This issue is dedicated to the memory of Wolfgang Iser, a world-renowned literary theorist and specialist in English literature, long one of the leading figures in the Konstanz school of criticism. As Richard van Oort‘s commemorative essay makes clear, Iser went well beyond reception theory to construct a literary anthropology having considerable affinities with GA, which Iser knew and respected while remaining skeptical about its founding hypothesis. Wolfgang Iser was a man of rare personal and intellectual generosity, and it is a source of pride that his last book, How to Do Theory (Blackwell, 2006), contains a chapter on GA.

The composition of this issue illustrates the importance that the British Commonwealth, and more specifically, Vancouver has assumed in the world of GA. Three of the articles in this issue come from the Vancouver group. Andrew Bartlett’s analysis of Victor Frankenstein and his monster is the second of a groundbreaking three-part series on Frankenstein and modern scientific revelation; the third part will appear in the Fall 2007 / Winter 2008 issue. Amir Khan, who as he tells us below was introduced to GA at UBC, offers for his second Anthropoetics article a reflection on the ineluctable “passionate” component of language that reflects the priority of the ostensive over the declarative. The first contribution in a number of years by Anthropoetics co-founder Richard van Oort deals with a fascinating confluence between originary thinking and the work of Michael Tomasello on the psychology of apes and children. Finally, Chris Fleming and John O’Carroll, our stalwart team from Down Under, audaciously propose GA as a superior replacement for Cultural Studies.

About Our Contributors

Andrew Bartlett lives in Vancouver, British Columbia, Canada. He teaches composition and literary analysis at Kwantlen University College in Surrey (a suburb of Vancouver). Kwantlen has granted him an Educational Leave for the 2006-2007 academic year so that he might work on a book-length manuscript, Playing God: Science Fictions of the Artificial Human, a project in applied GA. He has attended several annual meetings of the Colloquium on Violence and Religion, and participates in Sparagmos!, the Vancouver GA Group.

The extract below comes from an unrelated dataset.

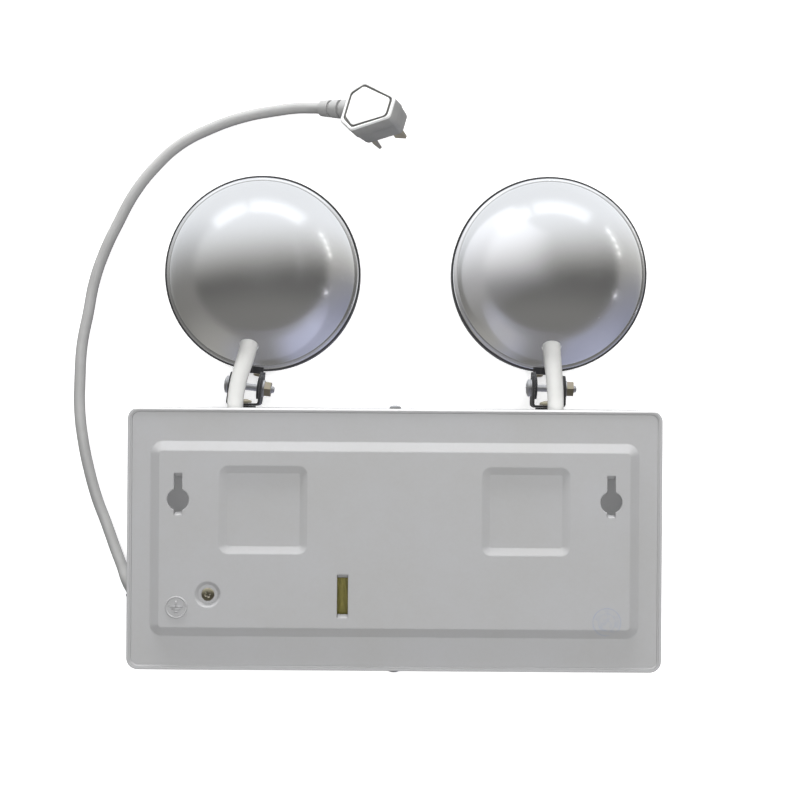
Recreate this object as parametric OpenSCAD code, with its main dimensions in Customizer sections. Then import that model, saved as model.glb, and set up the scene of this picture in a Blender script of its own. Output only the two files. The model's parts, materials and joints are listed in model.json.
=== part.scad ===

Chris Fleming is Lecturer in the School of Humanities at the University of Western Sydney, Australia. His research interests include theatre and performance, the philosophy of science, and anthropology. His book, René Girard: Violence and Mimesis was published in 2004 by Polity Press.

John O’Carroll is Lecturer in the School of Social Science and Liberal Studies, Charles Sturt University, Bathurst NSW, Australia. His research interests lie in the area of the philosophy of communication, postcolonial theory, and Western epistemologies of landscapes (especially in Australia and the South Pacific). He has also taught at the University of the South Pacific (Fiji Laucala campus).

Amir Khan has taken to GA with the type of quasi-religious zeal that only ever materializes during the graduate years (or earlier); this being the case, he is still, very much, ‘wet behind the ears.’  He is currently finishing up a Creative MA thesis at the University of Windsor and is set to begin doctoral studies in January of 2008 at the University of Ottawa.

Richard van Oort, after two postdoctoral appointments at the University of British Columbia, is very happy to be returning to his alma mater, the University of Victoria, as Assistant Professor of English. Among other things, he will be teaching Shakespeare and Renaissance drama.